Наш небольшой конвой – караван транспортных судов, сопровождаемый боевыми кораблями, – шел с Мальты в Суэц. Мой норвежец «Гломма» отставал из-за поломки в машине, а случилось это уже на широте Крита. Немецкая авиация накрыла нас за час до наступления темноты, так что горели мы отменно, хотя и недолго. Я не успел добраться до своей шлюпки, потому что осколок угодил мне в ребро, и это лишний раз подтвердило мою врожденную способность чудом избегать смерти. На моих глазах последний самолет раскромсал из пушки на мелкие и ровные щепки забитую людьми шлюпку. Затем мне удалось не попасть в водоворот, когда «Гломма» стал тонуть, а потом всю убийственно длинную ночь я качался на волнах под беспечно веселыми звездами. Я помню, восход солнца в тот очередной последний день моей жизни был великолепен: черные чайки на белой полоске зари. Я проклял тогда всех птиц на свете. Но я напрасно надрывался, понося птиц, бога и судьбу, ибо вопреки всякому здравому смыслу спустя час после восхода солнца меня выловил британский торпедный катер. Его команда единодушно расценила этот случай как real bloody miracle![1] Мне же было решительно начхать на это чудо. В то утро я подписал бы любую, самую унизительную капитуляцию. Ибо я знал, что снова выздоровею и снова пойду в священный бой, будто мне все мало!

Выловили меня одеревеневшего, распятого на черной воде, с темно-желтой рожей, свесившейся на вырванное из сустава плечо, с пробитым правым боком и треснувшим предплечьем.

Real miracle! – повторяли врачи и кое-кто из сестричек госпиталя в Хайфе, а меня неделю кряду трясла лихорадка, прямо как Иуду на осине, хоть я никого и не предал, дай отрекся совсем от немногого, если принять во внимание сорок два года, которые уже были у меня за плечами, поскольку мне привалило огромное счастье родиться в первый год расчудесного нашего столетия.

Когда над Хайфой стали кружить немецкие пикировщики, в две ночи нас эвакуировали под Назарет. От Иерусалимского шоссе меня отделял лишь холм, невзрачный и почти голый, словно горб отощавшего верблюда. Надо было на машине или пешком перебраться через полоску сыпучего песка, обойти горб с севера, чтобы оказаться на удобном и спокойном пути к месту всевозможных утех, к Иерусалиму. Правда, для этого следовало обзавестись надежным пропуском, что уже в первую неделю перестало осложнять божественное мое существование, ибо тогда не один я очень любил себя.

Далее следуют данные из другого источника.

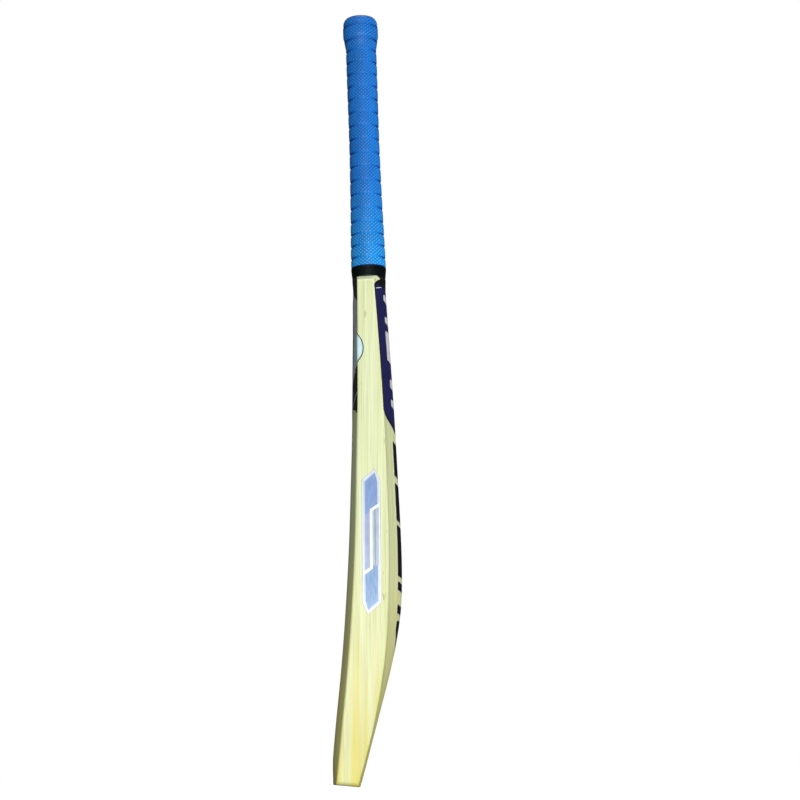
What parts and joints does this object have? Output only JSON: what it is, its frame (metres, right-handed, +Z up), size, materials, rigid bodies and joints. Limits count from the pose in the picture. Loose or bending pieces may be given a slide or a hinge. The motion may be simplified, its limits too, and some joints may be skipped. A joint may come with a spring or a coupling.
{
  "type": "cricket bat",
  "caption": "Short-handle cricket bat: a bowed willow blade with a high spine, V-spliced to a laminated cane handle with thread binding, a ribbed rubber grip and plain geometric labels.",
  "frame": {"origin": "middle of the flat toe face at the blade's lower end", "axes": "+Z up the bat from the toe to the handle; -Y the way the striking face looks, +Y the way the spine stands out; +X across the width, so the two edges are at +X and -X"},
  "size_m": [0.1092, 0.0721, 0.8525],
  "materials": {
    "willow": "pale sanded and oiled willow, straight grain along the blade",
    "cane": "bare cane with open pores on its ends",
    "spring_rubber": "matt",
    "thread": "black waxed thread, glossy",
    "grip_rubber": "satin blue rubber, ribbed and cross-hatched",
    "face_label": "glossy black film with silver-grey bands",
    "back_label": "glossy navy film with a black border and white shapes",
    "edge_label": "glossy pale blue film with white bars",
    "flank_print": "glossy black bars with cream outlines"
  },
  "bodies": {
    "root": {"blade": "willow", "cane_front_left": "cane", "cane_front_middle": "cane", "cane_front_right": "cane", "cane_front_inner_left": "cane", "cane_front_inner_middle": "cane", "cane_front_inner_right": "cane", "cane_back_inner_left": "cane", "cane_back_inner_middle": "cane", "cane_back_inner_right": "cane", "cane_back_left": "cane", "cane_back_middle": "cane", "cane_back_right": "cane", "rubber_spring_front": "spring_rubber", "rubber_spring_centre": "spring_rubber", "rubber_spring_back": "spring_rubber", "thread_binding": "thread", "grip": "grip_rubber", "face_label": "face_label", "back_label": "back_label", "flank_strip_left": "flank_print", "flank_strip_right": "flank_print", "edge_label_right": "edge_label", "edge_label_left": "edge_label"}
  },
  "joints": []
}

Ведал пропусками робкий, красневший по любому пустяковому поводу лейтенантик из Ипсвича. Баронет. Выпускник военной школы в Сандхерсте. Наверное, как раз там банда здоровых бычков пробудила в нем чистую, но испепеляющую страсть к высоким сильным парням. Ему было наплевать на то, что основатель их рода рубил саксонцев под Гастингсом, а дед, генерал, подавлял великий бунт[2] и собственноручно привязывал наиболее рослых сипаев к жерлам пушек. У dear little Francis[3] были красивые ноги, широкий таз рожавшей женщины и нежный тенорок, который даже от самых грязных, хотя и весьма по-детски сформулированных пакостей не переставал по-девичьи дрожать и не терял сладости.